2 Corinthians 1:8-9 "For we do not want you to be unaware of our affliction that took place in the province of Asia: we were completely overwhelmed -- beyond our strength -- so that we even despaired of life. However, we personally had a death sentence within ourselves so that we would not trust in ourselves, but in God who raises the dead."

I chose the HCS version for this on purpose. I read the ESV and MSG which are my go-to for a more trans-literal translation of the scripture, but I love the picture this particular version paints.  What really struck me was the part that says "we personally had a death sentence within ourselves." This may not be the way it was intended, but think about it: these people purposefully stepped so far out of their comfort zones in order to truly trust God.
I've been learning a lot about trust lately. The project I'm doing for my 2D design class right now is actually based around the word "trust." Trust isn't necessarily ignorant, though I think we often see it that way. Trust is knowing the potential outcomes of a situation and doing it any way (my personal definition). In some situations, that's called being stubborn. Maybe there's a bit of stubbornness that comes with trust.
This scripture is like saying, "We gave ourselves a death sentence - purposefully taking an absolutely irreversible step in the Lord - by pushing ourselves as far out of our comfort zone as possible so that we absolutely cannot depend on ourselves."

How WILD is that?! So often we sit in our comfort zones or, if we do dare take a step outside what we can control, outside the box we've put God in, we only put our big toe out there. The rest of us stays inside. We're not willing to LEAP. We're not willing to have the soles of our feet touch the raging currents of the overflowing Jordan river at harvest time in order to see God move. We won't give Him that much. We'll simply compartmentalize and give Him our big toe - give Him our nothing in essence.

I know nothing about trust. I want to know what it means to trust. This has been such a life-long learning process for me.
Trust.
In the face of blaring memories that want to convince you this time will be no different.
Trust.
In the face of no concrete outcome.
Trust.
In the face of complacency.
Trust.

2 Corinthians 2:11 says, "...so that we may not be taken advantage of by Satan; for we are not ignorant of his intentions."
Division. Chaos. Confusion. Doubt.
We aren't ignorant of Satan's tactics to call on our insecurities and our wounds.
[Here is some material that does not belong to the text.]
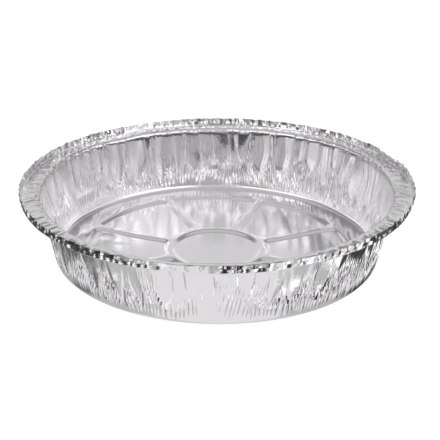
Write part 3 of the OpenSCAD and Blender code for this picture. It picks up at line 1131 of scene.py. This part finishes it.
    def fold(self, turn: np.ndarray, angle: np.ndarray, part: np.ndarray, sections: np.ndarray,
             r: np.ndarray, z: np.ndarray) -> tuple[np.ndarray, np.ndarray, np.ndarray]:
        """Gathers the wall, ripples the flange, crimps the hem and bends the whole rim.

        Args:
            turn: Place of each point round the pan, 1 for a full turn.
            angle: The same in radians.
            part: Each point's part of its section.
            sections: The value of each point's section.
            r: Radius of each point.
            z: Height of each point.

        Returns:
            The new radii and heights, and the height that shading adds to the wall's folds.
        """
        rim = self.rim
        on = {section: sections == section.value for section in Section}
        v = np.where(on[Section.WALL], part, np.where(on[Section.CORNER], 0, 1))
        push, folds = self.wall.push(turn, v)
        keep = np.select([on[Section.WALL], on[Section.SHOULDER], on[Section.FLANGE]],
                         [np.ones_like(r), mix(1, self.rim_push, part), self.rim_push * (1 - part)], 0)
        bent = np.select([on[Section.WALL], on[Section.CORNER]], [part, np.zeros_like(r)], 1)
        pushed_in = np.select(
            [on[Section.WALL], on[Section.CORNER], on[Section.SHOULDER], on[Section.FLANGE]],
            [self.wall_dent * part ** 2, np.zeros_like(r), np.full_like(r, self.wall_dent),
             mix(self.wall_dent, self.flange_dent, part)],
            np.where(on[Section.HEM], mix(self.flange_dent, self.hem_dent, part), self.flange_dent))
        r = r + push * keep - rim.dent(angle) * pushed_in
        z = z + rim.warp(angle) * bent
        z = z + np.where(on[Section.FLANGE], rim.flange_shift(turn, part), 0)
        edge = rim.flange_shift(turn, np.zeros_like(part))
        z = z + np.where(on[Section.SHOULDER], edge * part, 0)
        outer = rim.flange_shift(turn, np.ones_like(part))
        z = z + np.where(on[Section.BEND], outer, 0)
        z = z + np.where(on[Section.HEM], outer * (1 - self.hem_steadies * part), 0)
        out, up = rim.hem_shift(turn, part)
        foot_out = rim.hem_shift(turn, np.zeros_like(part))[0]
        r = r + np.where(on[Section.HEM], out, 0) + np.where(on[Section.BEND], foot_out * part, 0)
        z = z + np.where(on[Section.HEM], up, 0)
        reach = self.half_box / np.maximum(np.abs(np.cos(angle)), np.abs(np.sin(angle)))
        r = np.minimum(r, reach)
        z = np.minimum(z, self.top_z)
        return r, z, folds * keep

    def build(self) -> bpy.types.Object:
        """Builds, thickens and dresses the pan.

        Returns:
            The finished piece, riding on its body in place of the CAD solid.
        """
        mesh = bmesh.new()
        mesh.verts.layers.float.new(FOLD_LAYER)
        self.base.build(mesh)
        self.build_side(mesh)
        low_z = self.base.web_h + self.seam_margin
        loose = [e for e in mesh.edges if e.is_boundary and e.verts[0].co.z < low_z]
        bmesh.ops.bridge_loops(mesh, edges=loose)
        bmesh.ops.recalc_face_normals(mesh, faces=mesh.faces)
        self.face_outwards(mesh)
        bmesh.ops.scale(mesh, vec=(MM, MM, MM), verts=mesh.verts)
        hem_r = (self.flange_out_r - self.rim.hem_bend / 2) * MM
        for face in mesh.faces:
            face.smooth = face.calc_center_median().to_2d().length < hem_r
        data = bpy.data.meshes.new("foil_pan")
        mesh.to_mesh(data)
        mesh.free()
        pan = bpy.data.objects.new("foil_pan", data)
        bpy.context.scene.collection.objects.link(pan)
        thick = pan.modifiers.new("foil_thickness", "SOLIDIFY")
        thick.thickness = self.foil * MM
        thick.offset = -1
        data.materials.append(self.finish.material(FoilCreases().group()))
        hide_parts("pan")
        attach(pan, "root")
        LOG.info("foil_pan: %d faces on one skin", len(data.polygons))
        return pan

    @staticmethod
    def face_outwards(mesh: bmesh.types.BMesh) -> None:
        """Turns the skin so that its faces look down and outwards.

        Args:
            mesh: The open skin, with all its faces turned one way.
        """
        middle = min(mesh.faces, key=lambda f: f.calc_center_median().to_2d().length)
        if middle.normal.z > 0:
            bmesh.ops.reverse_faces(mesh, faces=mesh.faces)


@dataclass(frozen=True)
class LightCard:
    """A soft-edged light card far away, placed by its direction from the pan, in degrees.

    Attributes:
        azimuth: Direction of its middle, 0 in front and 90 on the right.
        elevation: Height of its middle above the horizon.
        half_w: Half its width.
        half_h: Half its height.
        strength: Its brightness, 1 for white.
        soft: Half the width of its soft edge, as a share of its own half width and height.
    """

    azimuth: float
    elevation: float
    half_w: float
    half_h: float
    strength: float
    soft: float = 0.2

    def level(self, graph: NodeMaths, azimuth: bpy.types.NodeSocket,
              elevation: bpy.types.NodeSocket) -> bpy.types.NodeSocket:
        """Brightness that the card gives a direction.

        Args:
            graph: Node tree that takes the nodes.
            azimuth: Azimuth of the direction, in radians.
            elevation: Elevation of the direction, in radians.

        Returns:
            The brightness.
        """
        turned = graph.node("SUBTRACT", azimuth, math.radians(self.azimuth))
        wrapped = graph.node("ABSOLUTE", graph.node("WRAP", turned, math.pi, -math.pi))
        side = graph.node("DIVIDE", wrapped, math.radians(self.half_w))
        raised = graph.node("ABSOLUTE", graph.node("SUBTRACT", elevation, math.radians(self.elevation)))
        height = graph.node("DIVIDE", raised, math.radians(self.half_h))
        off = graph.node("MAXIMUM", side, height)
        return graph.ramp(off, 1 + self.soft, 1 - self.soft, 0.0, self.strength)


@dataclass
class Studio:
    """Pale floor, soft surrounding light and the camera at the photograph's angle.

    Attributes:
        distance: Distance of the camera, in millimetres.
        elevation: How high it stands, with pitch, yaw and roll as its aim, in radians.
        focal_px: Its focal length in pixels of the photograph.
        aim_z: Height of the point that the distance is measured from, in millimetres.
        sensor_w: Width of its sensor, in millimetres.
        clip_start: Nearest distance that it sees, in metres.
        floor_r: Radius of the floor in metres.
        floor_grey: How white the floor's paper is, and floor_glow how much it glows.
        table_ends: Elevation at which the lit table fades out, and table_full at which it has
            its full brightness table_level, in degrees. The ceiling has the same three.
        horizon_level: Brightness between table and ceiling.
        cards: Light cards.
        flags: Dark flags, whose strength is the share of the light that they take away.
    """

    distance: float = 667.4
    elevation: float = 0.4396
    pitch: float = -0.0253
    yaw: float = 0.0032
    roll: float = 0.012
    focal_px: float = 1092.75
    aim_z: float = 1.2
    sensor_w: float = 36.0
    clip_start: float = 0.01
    floor_r: float = 4.0
    floor_sides: int = 96
    floor_grey: float = 0.3
    floor_glow: float = 0.86
    table_ends: float = -8.0
    table_full: float = -30.0
    table_level: float = 0.52
    horizon_level: float = 0.28
    ceiling_starts: float = 38.0
    ceiling_full: float = 56.0
    ceiling_level: float = 0.55
    cards: tuple[LightCard, ...] = (
        LightCard(azimuth=0, elevation=-62, half_w=62, half_h=34, strength=0.82),
        LightCard(azimuth=180, elevation=-80, half_w=120, half_h=22, strength=0.7),
        LightCard(azimuth=68, elevation=-28, half_w=36, half_h=12, strength=1.3),
        LightCard(azimuth=-62, elevation=-27, half_w=32, half_h=11, strength=1.0),
        LightCard(azimuth=180, elevation=9, half_w=75, half_h=6, strength=0.6),
        LightCard(azimuth=-45, elevation=34, half_w=34, half_h=24, strength=0.72),
        LightCard(azimuth=48, elevation=35, half_w=34, half_h=24, strength=0.9),
        LightCard(azimuth=-47, elevation=28, half_w=30, half_h=13, strength=1.4),
        LightCard(azimuth=48, elevation=28, half_w=32, half_h=14, strength=1.5),
        LightCard(azimuth=0, elevation=34, half_w=16, half_h=22, strength=0.62),
        LightCard(azimuth=180, elevation=26, half_w=38, half_h=8, strength=0.7),
        LightCard(azimuth=-100, elevation=20, half_w=24, half_h=10, strength=0.75),
        LightCard(azimuth=96, elevation=32, half_w=18, half_h=18, strength=0.8),
    )
    flags: tuple[LightCard, ...] = (
        LightCard(azimuth=0, elevation=-1, half_w=70, half_h=11, strength=0.93),
        LightCard(azimuth=-108, elevation=-2, half_w=42, half_h=10, strength=0.75),
        LightCard(azimuth=108, elevation=-2, half_w=42, half_h=10, strength=0.6),
        LightCard(azimuth=-114, elevation=-25, half_w=24, half_h=16, strength=0.7),
        LightCard(azimuth=-160, elevation=-16, half_w=32, half_h=10, strength=0.6),
        LightCard(azimuth=126, elevation=-25, half_w=29, half_h=17, strength=0.9),
    )

    def build_floor(self) -> bpy.types.Object:
        """Makes the floor that the pan stands on.

        Returns:
            The floor, which the foil doesn't mirror.
        """
        mesh = bmesh.new()
        bmesh.ops.create_circle(mesh, cap_ends=True, segments=self.floor_sides, radius=self.floor_r)
        data = bpy.data.meshes.new("floor")
        mesh.to_mesh(data)
        mesh.free()
        floor = bpy.data.objects.new("floor", data)
        bpy.context.scene.collection.objects.link(floor)
        data.materials.append(self.floor_material())
        floor.visible_glossy = False
        return floor

    def floor_material(self) -> bpy.types.Material:
        """Builds white paper that glows, so that it is white and still takes a shadow.

        Returns:
            The floor's material.
        """
        made = bpy.data.materials.new("white_paper")
        made.use_nodes = True
        nodes = made.node_tree.nodes
        links = made.node_tree.links
        nodes.remove(nodes["Principled BSDF"])
        paper = nodes.new("ShaderNodeBsdfDiffuse")
        paper.inputs["Color"].default_value = (self.floor_grey, self.floor_grey, self.floor_grey, 1)
        glow = nodes.new("ShaderNodeEmission")
        glow.inputs["Strength"].default_value = self.floor_glow
        both = nodes.new("ShaderNodeAddShader")
        links.new(paper.outputs["BSDF"], both.inputs[0])
        links.new(glow.outputs["Emission"], both.inputs[1])
        links.new(both.outputs["Shader"], nodes["Material Output"].inputs["Surface"])
        return made

    def build_world(self) -> None:
        """Surrounds the pan with a lit table, a dark horizon, soft boxes and a dim ceiling."""
        world = bpy.data.worlds.new("studio")
        bpy.context.scene.world = world
        world.use_nodes = True
        nodes = world.node_tree.nodes
        links = world.node_tree.links
        place = nodes.new("ShaderNodeTexCoord")
        axes = nodes.new("ShaderNodeSeparateXYZ")
        links.new(place.outputs["Generated"], axes.inputs["Vector"])
        graph = NodeMaths(nodes, links)
        to_front = graph.node("MULTIPLY", axes.outputs["Y"], -1.0)
        azimuth = graph.node("ARCTAN2", axes.outputs["X"], to_front)
        elevation = graph.node("ARCSINE", axes.outputs["Z"])
        level = graph.ramp(elevation, math.radians(self.table_ends), math.radians(self.table_full),
                           self.horizon_level, self.table_level)
        ceiling = graph.ramp(elevation, math.radians(self.ceiling_starts),
                             math.radians(self.ceiling_full), 0.0, self.ceiling_level)
        level = graph.node("MAXIMUM", level, ceiling)
        for card in self.cards:
            level = graph.node("MAXIMUM", level, card.level(graph, azimuth, elevation))
        for flag in self.flags:
            kept = graph.node("SUBTRACT", 1.0, flag.level(graph, azimuth, elevation))
            level = graph.node("MULTIPLY", level, kept)
        path = nodes.new("ShaderNodeLightPath")
        seen = graph.node("MAXIMUM", level, path.outputs["Is Camera Ray"])
        background = nodes["Background"]
        background.inputs["Color"].default_value = (1, 1, 1, 1)
        links.new(seen, background.inputs["Strength"])

    def build_camera(self) -> bpy.types.Object:
        """Puts the camera where the photograph was taken from.

        Returns:
            The camera.
        """
        reach = self.distance * MM
        stand = Vector((0, -reach * math.cos(self.elevation),
                        reach * math.sin(self.elevation) + self.aim_z * MM))
        down = self.elevation + self.pitch
        forward = Vector((math.sin(self.yaw) * math.cos(down),
                          math.cos(self.yaw) * math.cos(down),
                          -math.sin(down)))
        right = forward.cross(Vector((0, 0, 1))).normalized()
        up = right.cross(forward)
        turned_right = right * math.cos(self.roll) + up * math.sin(self.roll)
        turned_up = up * math.cos(self.roll) - right * math.sin(self.roll)
        data = bpy.data.cameras.new("camera")
        data.sensor_width = self.sensor_w
        data.lens = self.focal_px / IMAGE_PX * data.sensor_width
        data.clip_start = self.clip_start
        camera = bpy.data.objects.new("camera", data)
        bpy.context.scene.collection.objects.link(camera)
        turn = Matrix((turned_right, turned_up, -forward)).transposed()
        camera.matrix_world = Matrix.Translation(stand) @ turn.to_4x4()
        bpy.context.scene.camera = camera
        return camera

    def build(self) -> None:
        """Sets up floor, world, camera and view."""
        self.build_floor()
        self.build_world()
        self.build_camera()
        bpy.context.scene.view_settings.view_transform = "Standard"


def main() -> None:
    """Builds the pan and its studio."""
    logging.basicConfig(level=logging.INFO, format="%(name)s: %(message)s")
    Studio().build()
    PiePan().build()


if __name__ == "__main__":
    main()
The verse before this calls us to forgive - forgive so that Satan can't come into your mind through the hole of hurt, anger, and frustration. Be at peace in the Lord! Be full of His righteousness and love, overflowing in forgiveness to those around you.
Trust God with those situations you can't control and forgive. Let Him carry it. Let Him move in you. Trust Him - take an irreversible step and see what He does.
He might part the waters for you.

02 March 2011

overwhelmed

I'm in the middle of a research paper on a few individuals involved in (victims of, really) the degenerate art movement of the early 20th century - for my art history class, of course. And by "in the middle of," I mean I have at least eleven tabs open on Firefox right now with different articles, biographies, etc.
I get a little overwhelmed when I do research for a paper like this. I'll be reading one article that will link to another one I'd like to read or references someone/something I need to check out so I open another tab with that information, but go back and finish the first article. Then I have to go through the next tab I've opened and that one usually has something else I need to check out...it's a never-ending process. I promise.
Ironically, this is my favorite part. The writing-the-paper part isn't appealing to me. You'd think, with my English major, I'd love the writing part. My adviser pointed out a few semesters ago that I love research because I love history. I love writing because it's an expression. The two cross, but very rarely.
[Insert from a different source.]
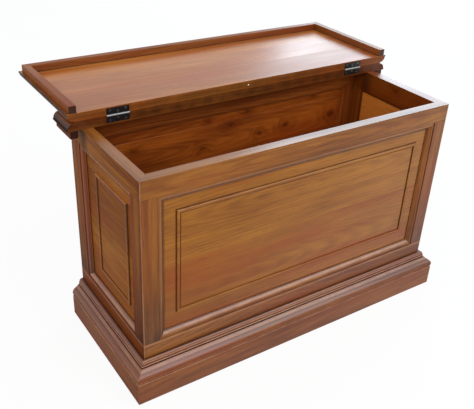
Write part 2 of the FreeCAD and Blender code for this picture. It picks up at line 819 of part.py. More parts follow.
strip_room = hinge_room("strip_hinge_room", False, strip_screws)
socket = cylinder_along_y("stud_socket", "stud_from_middle", "hinge_line - overrun",
                          "socket_place", "stud_radius + stud_clearance",
                          "overrun + stud_projection + stud_clearance")
rear_strip = cut("rear_strip", rear_strip_board,
                 [strip_room, mirrored(strip_room, "right_strip_hinge_room"), socket])

lid_room = hinge_room("lid_hinge_room", True, lid_screws)
stud_hole = cylinder_along_y("stud_hole", "stud_from_middle", "hinge_line - overrun",
                             "stud_place", "stud_radius", "overrun + stud_depth")
lid_board = cut("lid_board", lid_plank,
                [lid_room, mirrored(lid_room, "right_lid_hinge_room"), stud_hole])

NODES = [
    front_top_rail, front_bottom_rail, front_left_stile, front_right_stile, front_panel,
    *left_side.values(), *right_side.values(),
    back_top_rail, back_bottom_rail, back_left_stile, back_right_stile, back_panel,
    floor_panel, front_cleat, back_cleat, left_cleat, right_cleat, corner_blocks,
    plinth_front_board, plinth_left_board, plinth_right_board, plinth_back_rail,
    plinth_front_moulding, plinth_left_moulding, plinth_right_moulding,
    rear_strip, left_strip_lip, right_strip_lip,
    left_strip_leaf, right_strip_leaf, left_lid_leaf, right_lid_leaf,
    left_hinge_pin, right_hinge_pin, strip_hinge_screws, lid_hinge_screws, lid_stud,
    lid_board, lid_front_rim, lid_left_rim, lid_right_rim,
]

doc.recompute()
faults = [thing.Name for thing in doc.Objects if {"Invalid", "Error"} & set(thing.State)]
faults += [node.Label for node in NODES if node.Shape.isNull() or not node.Shape.isValid()]
if faults:
    raise RuntimeError("not built: " + ", ".join(faults))

os.makedirs("parts", exist_ok=True)
for node in NODES:
    node.Shape.exportStep(f"parts/{node.Label}.step")
print(len(NODES), "nodes written")
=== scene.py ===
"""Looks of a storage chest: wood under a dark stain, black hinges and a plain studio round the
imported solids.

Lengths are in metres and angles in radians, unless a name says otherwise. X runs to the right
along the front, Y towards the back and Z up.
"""
from __future__ import annotations

import logging
import math
from collections.abc import Callable, Iterable, Sequence
from dataclasses import dataclass, replace
from enum import Enum

import bmesh
import bpy
from mathutils import Matrix, Vector
from mathutils.bvhtree import BVHTree

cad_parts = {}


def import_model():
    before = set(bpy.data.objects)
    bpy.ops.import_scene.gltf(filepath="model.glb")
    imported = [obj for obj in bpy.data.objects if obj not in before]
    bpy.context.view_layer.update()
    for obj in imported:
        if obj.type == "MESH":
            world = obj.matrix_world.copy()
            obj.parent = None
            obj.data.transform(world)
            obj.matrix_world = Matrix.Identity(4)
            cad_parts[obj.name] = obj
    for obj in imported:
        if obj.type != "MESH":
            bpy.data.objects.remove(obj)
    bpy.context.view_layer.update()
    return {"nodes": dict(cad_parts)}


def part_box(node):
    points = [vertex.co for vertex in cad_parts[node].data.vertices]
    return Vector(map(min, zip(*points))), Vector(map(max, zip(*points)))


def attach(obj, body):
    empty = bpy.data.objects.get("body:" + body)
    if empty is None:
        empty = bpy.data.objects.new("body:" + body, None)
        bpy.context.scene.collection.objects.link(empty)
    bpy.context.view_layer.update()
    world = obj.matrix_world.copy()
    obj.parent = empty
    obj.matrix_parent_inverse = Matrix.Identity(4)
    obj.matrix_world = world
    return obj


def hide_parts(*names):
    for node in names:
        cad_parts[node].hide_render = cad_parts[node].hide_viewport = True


LOG = logging.getLogger("chest")
MM = 0.001
# Places nearer to each other than TOUCH count as one. MIDDLE is an X and Y inside the walls.
TOUCH = 0.01 * MM
MIDDLE = (0.0, -120 * MM)
Colour = tuple[float, float, float, float]
Point = tuple[float, float, float]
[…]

Lately, this overwhelming feeling has taken a different turn - a turn toward complacency and frustration. My spirit is tired. I'm ready to rest. I want to sit at the feet of my Abba and breathe slow, deep, intentional breaths.

Today, I've been overwhelmed in a completely different way. I spent a good amount of time in the Word today - a good hour outside in the sunshine with a beautiful heart. We were quiet and it was so good. I was able to have coffee with another dear friend and have dinner with my church family. Both included a large amount of discussion - what's going on in our lives and how God is moving.

I'm overwhelmed by the blessings in my life. My breath catches when I get a text that says something along the lines of, "How can I pray for you?" or "How's your heart?" These questions are so extravagant to me because I know the people asking them are truly asking to know because they care. It's not something they feel obligated to do or do simply for the latest gossip. It's precious. I can't begin to tell you how difficult it's been to adjust to this crazy new place I'm at where I have a core that truly cares and means what they say. It's crazy to have a core that desires God with such an intensity and prays intentionally for His presence in my life and in all our lives. WILD.

Being overwhelmed isn't always bad. The rough draft of this research paper is due tomorrow, but my professor has presented me with some of the most incredible opportunities to study this further.
God is present and living in every situation I encounter and has a plan. He's HAD a plan. I'm living in it.
My friends aren't going anywhere. God will continually overwhelm me with everything they're learning and how He wants us to learn from each other.
I can't wait to see how He moves. He's planted seeds of inspiration in my heart and a passionate desire to follow hard after Him - even if it means actually writing research papers over and over again. I can't wait to move in Him and continue this crazy dance we're doing.

This song has been stuck in my head tonight. It's by Grace Midtown:



In your hands I find my healing.
What is this love that has redeemed us?
What is this love that's found me?
Love that covers all, has covered all my soul.
I feel myself drowning in Your grace.

You take this broken soul and make it beautiful.
My God, You will never let me go.
You've seated me in heavenly places within a love that never changes.
In all my life, I live for You, alone.